Bill isn’t mad at the developers. He isn’t mad at his creditor’s heirs, who called in a debt earlier than he expected to have to pay it — “They’re good people, and they’ve been good to me, and they helped me out as much as they could,” he says.

The drought last summer was pretty much the end of the line for Bill’s business. A good summer would have paid off his debt and kept him going. But when heat and inadequate rainfall killed people’s gardens, they didn’t need gardening supplies — so they stopped coming to see Bill. Some folks would get mad at God and ask why, in His infinite wisdom, He didn’t see fit to send a little rain to Oklahoma now and then to keep the gardens growing and the customers coming in the door. But not Bill.

Of course Bill is disappointed to have to close a business that’s been in his family all these years. And he’s especially disappointed to think about going through a summer without seeing the regular customers he’s come to regard as friends (including a certain little hippie chick from Red Fork who shows up sometime in mid-January to see when the seeds will be in and keeps coming in every few weeks to pet baby ducklings, buy collard seeds, pick up a flat of strawberries, find out how much gypsum she needs to till into the tomato beds, search for unusual pepper varieties, and take advantage of Bill’s great prices on water hyacinths for the pond).

But Bill isn’t mad about the situation. He’s not even worried about his future. “The good Lord’s taken care of me for 55 years, and I don’t suppose he’ll stop now,” he says, and he says it, as the Bible says, “as one having authority.”

Meanwhile, over in Sapulpa, the owners of Al’s Route 66 Cafe — a relative newcomer to the road that opened last spring and has acquired a nice little following, thanks to its low prices, great food, and cute Route 66-themed decor — are putting their business up for sale, because Al himself has had to contend with some pretty scary health problems this winter, and Susan is having a hard time keeping up with 10 kids and a restaurant while her husband is unable to work. The business supports itself, but asking it to support a family that big in its first year of operation is a tall order, so Al and Susan are putting it up for sale.

When they opened the restaurant — in the space formerly occupied by Rivett’s Cafe — last spring, they told me it was the fulfillment of a lifelong dream. They moved from Colorado to Sapulpa, having fallen in love with Oklahoma. They brought their life savings, maxed out every available line of credit, and set to work renovating the restaurant and turning it into a real treasure. Their kids — even little Mariah, who is about 6 — help with the business, waiting tables and refilling drinks and selling souvenirs like pros.

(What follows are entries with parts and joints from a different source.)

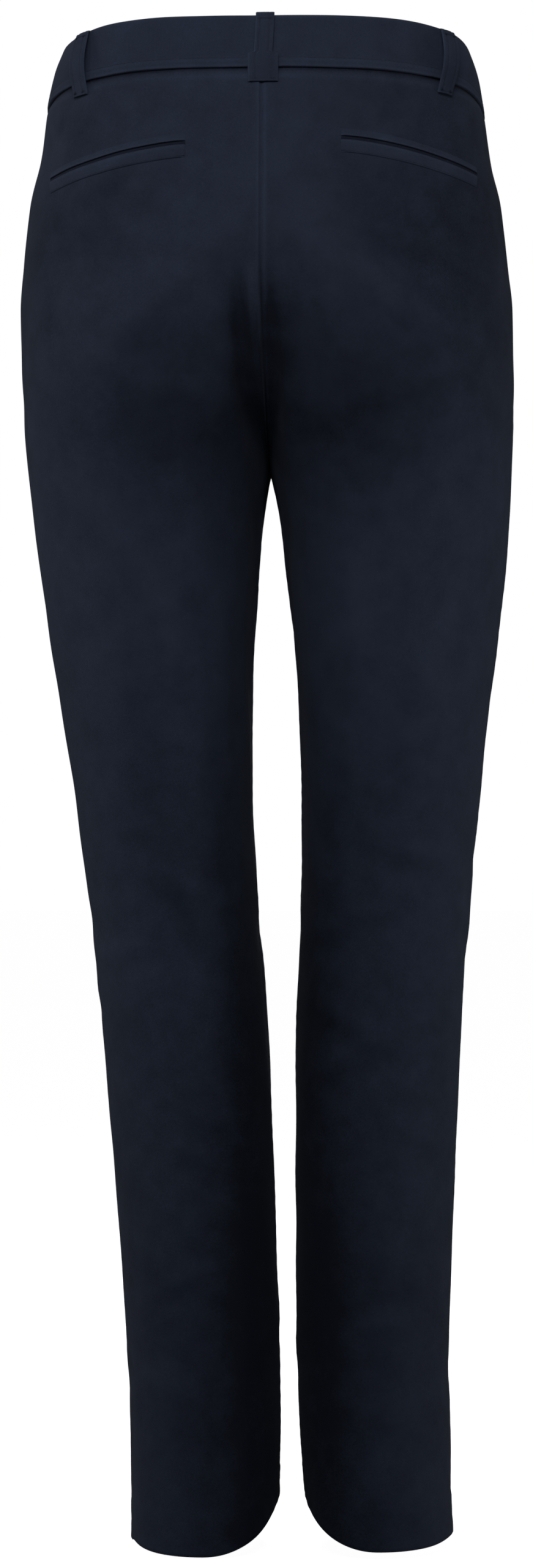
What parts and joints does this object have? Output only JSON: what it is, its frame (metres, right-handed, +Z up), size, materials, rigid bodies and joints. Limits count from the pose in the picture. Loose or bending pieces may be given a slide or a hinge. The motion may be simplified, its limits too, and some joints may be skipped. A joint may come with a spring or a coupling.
{
  "type": "slim chino trousers, filled out as worn",
  "caption": "Slim dark chino trousers in twill, hollow and filled out as worn, with a waistband, belt loops, welt back pockets and a closed fly.",
  "frame": {"origin": "centre of the waist opening, where the wearer holds the trousers up", "axes": "+Z up, -Y towards the front of the trousers, +X towards the wearer's left"},
  "size_m": [0.34, 0.2445, 1.0419],
  "materials": {
    "twill": "matt fine cotton twill, navy",
    "zip_tape": "matt woven tape",
    "zip_metal": "dulled metal",
    "button_resin": "satin resin"
  },
  "bodies": {
    "root": {"back_left": "twill", "back_right": "twill", "front_left": "twill", "front_right": "twill", "waistband": "twill", "hem_left": "twill", "hem_right": "twill", "belt_loop_back_centre": "twill", "belt_loop_back_left": "twill", "belt_loop_back_right": "twill", "belt_loop_front_left": "twill", "belt_loop_front_right": "twill", "back_welt_left": "twill", "back_welt_right": "twill", "front_pocket_edge_left": "twill", "front_pocket_edge_right": "twill", "fly_shield": "twill", "zip_tape": "zip_tape", "zip_slider": "zip_metal", "waistband_button": "button_resin"}
  },
  "joints": []
}
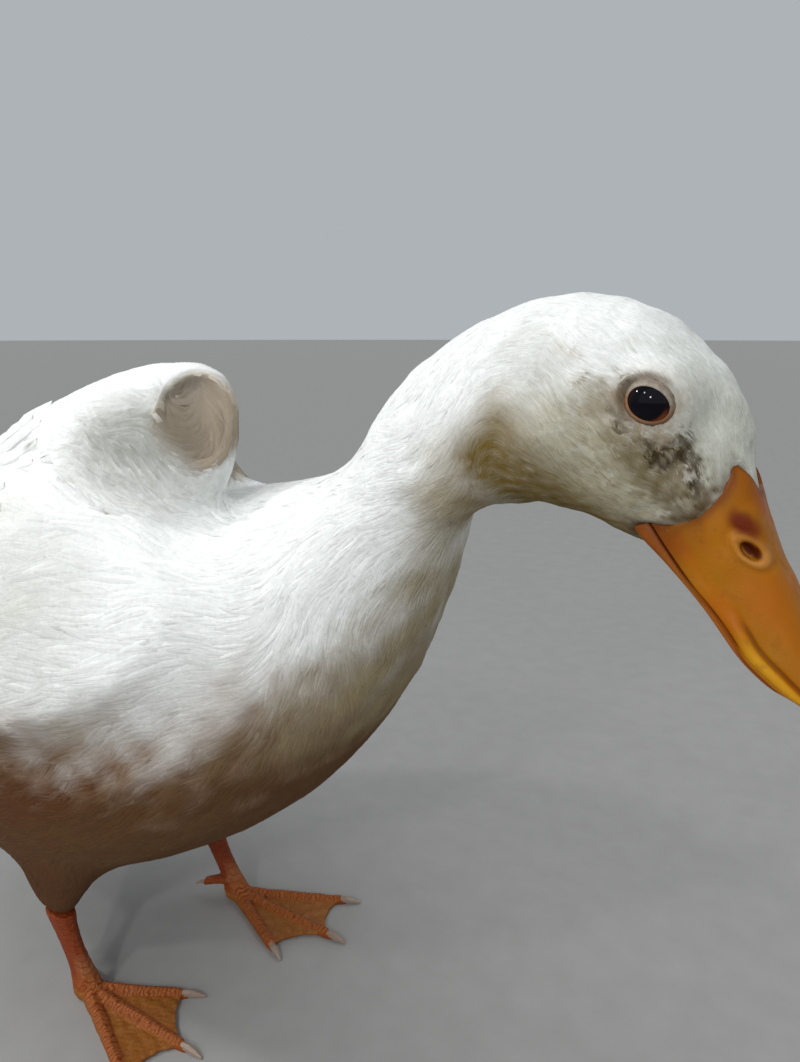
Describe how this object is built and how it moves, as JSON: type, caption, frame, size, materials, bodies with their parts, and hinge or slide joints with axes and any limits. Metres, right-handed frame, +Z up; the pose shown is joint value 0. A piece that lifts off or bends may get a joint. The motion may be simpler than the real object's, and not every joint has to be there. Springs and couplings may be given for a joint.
{
  "type": "duck",
  "caption": "White domestic duck, life size, standing on webbed feet with its neck stretched forward, its bill pointed down and its folded wings lifted off its back.",
  "frame": {"origin": "on the floor, under the middle of the duck's box", "axes": "+X the way the duck faces, +Y its left side, +Z up"},
  "size_m": [0.5012, 0.1744, 0.3054],
  "materials": {
    "plumage": "soft white feathers, soiled on the breast, the cheeks and the wings' leading edges",
    "bill": "orange-yellow horny skin, satin",
    "leg_skin": "orange scaled skin, satin",
    "claw": "pale horn",
    "eye": "wet, near black brown"
  },
  "bodies": {
    "root": {"head": "plumage", "neck_upper": "plumage", "neck_lower": "plumage", "trunk": "plumage", "rump": "plumage", "tail": "plumage", "wing_right": "plumage", "flight_feathers_right": "plumage", "side_feathers_right": "plumage", "thigh_right": "plumage", "shank_right": "leg_skin", "foot_right": "leg_skin", "claw_right_inner": "claw", "claw_right_middle": "claw", "claw_right_outer": "claw", "claw_right_hind": "claw", "eye_right": "eye", "wing_left": "plumage", "flight_feathers_left": "plumage", "side_feathers_left": "plumage", "thigh_left": "plumage", "shank_left": "leg_skin", "foot_left": "leg_skin", "claw_left_inner": "claw", "claw_left_middle": "claw", "claw_left_outer": "claw", "claw_left_hind": "claw", "eye_left": "eye", "bill_upper": "bill", "bill_lower": "bill"}
  },
  "joints": []
}
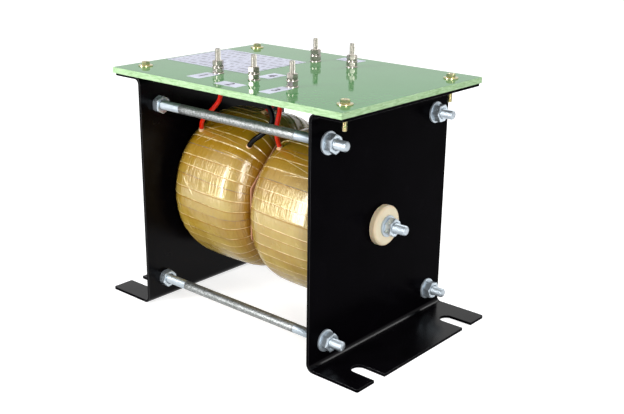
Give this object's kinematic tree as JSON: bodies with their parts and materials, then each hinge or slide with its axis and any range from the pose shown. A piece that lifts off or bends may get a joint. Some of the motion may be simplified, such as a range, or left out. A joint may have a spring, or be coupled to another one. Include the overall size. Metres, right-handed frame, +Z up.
{
  "type": "bushing current transformer",
  "caption": "Open-frame current transformer: taped toroidal coils on a through bolt between folded black end plates, under a green terminal board with stud terminals.",
  "frame": {"origin": "on the floor under the middle of the frame", "axes": "+X along the coils and the through bolt, +Y from the row of three terminals to the row of two, +Z up"},
  "size_m": [0.351, 0.222, 0.281],
  "materials": {
    "black_powder_coat": "glossy black powder coat",
    "green_laminate": "glossy woven-glass laminate, cut edges paler",
    "rod_shank_zinc": "dull galvanised shank, bright rolled threads",
    "bright_zinc": "bright zinc plate",
    "cream_nylon": "satin turned nylon",
    "insulating_board": "matt pressed board",
    "core_steel": "strip-wound steel",
    "winding_copper": "enamelled copper wire",
    "amber_tape": "glossy amber polyester film tape",
    "yellow_zinc": "iridescent yellow zinc plate",
    "nickel_plate": "bright nickel plate",
    "tinned_copper": "tinned",
    "red_insulation": "soft satin sleeve",
    "black_insulation": "soft satin sleeve"
  },
  "bodies": {
    "root": {"board_bolts": "yellow_zinc", "board_washers": "yellow_zinc", "cable_lugs": "tinned_copper", "centre_bolt": "bright_zinc", "centre_nuts": "bright_zinc", "centre_sleeve": "insulating_board", "centre_washers": "bright_zinc", "coil_separator": "insulating_board", "lead_1": "red_insulation", "lead_2": "black_insulation", "lead_3": "red_insulation", "lead_4": "red_insulation", "lead_5": "black_insulation", "left_bush": "cream_nylon", "left_coil_core": "core_steel", "left_coil_hub": "insulating_board", "left_coil_tape": "amber_tape", "left_coil_winding": "winding_copper", "left_end_plate": "black_powder_coat", "left_insulating_pad": "insulating_board", "right_bush": "cream_nylon", "right_coil_core": "core_steel", "right_coil_hub": "insulating_board", "right_coil_tape": "amber_tape", "right_coil_winding": "winding_copper", "right_end_plate": "black_powder_coat", "right_insulating_pad": "insulating_board", "terminal_base_nuts": "nickel_plate", "terminal_board": "green_laminate", "terminal_board_washers": "nickel_plate", "terminal_clamp_washers": "nickel_plate", "terminal_spring_washers": "nickel_plate", "terminal_studs": "nickel_plate", "terminal_top_nuts": "nickel_plate", "terminal_under_nuts": "nickel_plate", "tie_rod_front_lower": "rod_shank_zinc", "tie_rod_front_upper": "rod_shank_zinc", "tie_rod_inner_nuts": "bright_zinc", "tie_rod_outer_nuts": "bright_zinc", "tie_rod_rear_lower": "rod_shank_zinc", "tie_rod_rear_upper": "rod_shank_zinc", "tie_rod_washers": "bright_zinc"}
  },
  "joints": []
}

They work hard, they go out of their way to support the community, and they deserve better than to have the rug jerked out from under them with an unexpected health crisis. But through her disappointment, Susan — like Bill — remains calm in the knowledge that God is taking care of her family and will continue to take care of them regardless of the fate of the restaurant. She’s taking all the practical human steps she can think of to make the situation manageable, but at the end of the day, she places her future squarely in God’s hands and trusts that His plan for her family is the right one, even if it doesn’t seem to make much sense at the moment.

Even as she wonders whether the business will sell and whether there might be a grant or a loan that would help see her through the current storm, her faith remains unshaken:

“If it doesn’t sell, we’ll have no choice” but to keep running it, she says, “and we’ll just have to trust that God will provide a way.”

We had dinner at Al’s this evening. We talked with Susan, and I told her that her outlook reminded me of my favorite quote, which I cling to in just about every situation. It’s a truth that’s never failed me, and although I’ve mentioned it here before (probably on several occasions), it bears repeating:

Divine Love always has met and always will meet every human need.
— Mary Baker Eddy

It breaks my heart to see my friends along 66 struggling. But their courage and faith are an inspiration to me, and their sense of perspective — of something above and beyond material sense — is a valuable reminder that “it’s the storm, not you, that’s bound to blow away,” as the song from The Secret Garden says.

I wish I could reach into my pocket and find enough money to make all their financial troubles go away. I haven’t quite reached that point of demonstration yet. But failing that, I can remember and honor the lessons my friends have taught me about faith in the face of disappointment.

It’s the least I can do — and perhaps, in the long run, the most.